I'm so impressed with what the RM20 has done in my system that I intend to pickup a RM10 or RM15 now also to cover my front end gear.
I've been running all my gear straight to the wall for YEARS and never felt the need for a power conditioner. I have x 4 dedicated 20A lines in my room. One for each component (total overkill). I decided to try a power conditioner now for several reasons that I won't bore you with. The RM20 is plugged into x 1 of these 20A circuits and it is now responsible for powering both of my amps, which previously, each had their own 20A plug/circuit.
Based on what I'm hearing now I honestly feel the RM20 is providing MORE current to the amps now than the x 2 dedicated wall sockets were before. Seems far fetched but in lookng at the Specs on this unit it's able to supply some serious Juice during transient peaks (400A @ half cycle, 100A for up to 30sec..) which is more then going stright into the wall by a long shot.
Moral of the story, there are other options available I haven't seen mentioned in this thread (until now) that can handle your system requirements with ease. I'll leave one final remark, this is the first time I have ever been impressed with any power conditoner product (I've tried the most popular brand out there more than once whose name I'll keep to myself but isn't hard to figure out) so take my recommendation as you see fit.

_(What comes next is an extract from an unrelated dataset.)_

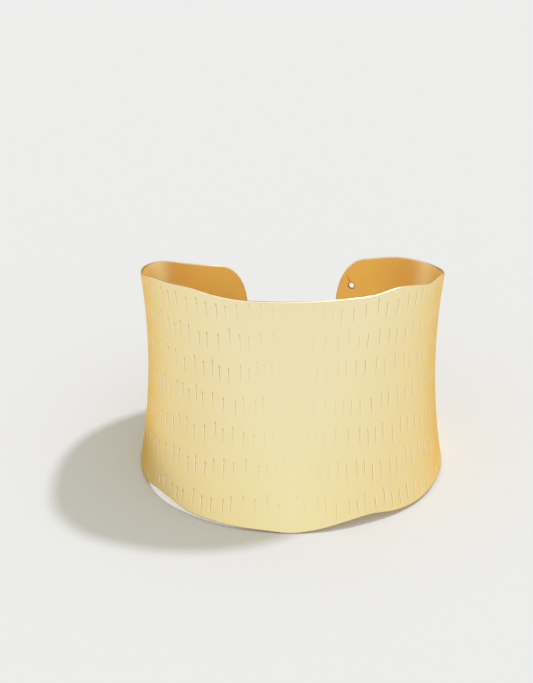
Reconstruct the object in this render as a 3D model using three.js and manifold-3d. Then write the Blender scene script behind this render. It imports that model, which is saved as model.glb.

Use P10, all gear is connected to it, on average idling at 89watts, voltage in 118, voltage out 120.3 volts and using 16% of capacity. THD in 2.7-3.4 THD out 0.1-0.3. When in operation can reach 20%-30%. All this information can be found on the various touch screens in front of unit and also on-line through graphs that collect realtime data from P10 and then be found on Powerplay page on PS Audio website when you login.
Gear connected: Rotel RB1572, (Class D), A250 (Class A/B) each Amplifier RMS 250watts per channel 8ohms. Sim Audio 260D, PS Audio DLIII DAC, Monarchy Audio DIP, (Digital Interface Processor) for 'Clock Jitter', Superphon CD Maxx, (Preamplifier), DCX3400-M HD, TEAC A-400 Deck, (Tape), PSW 505 subwoofer, Sony BDP-S390.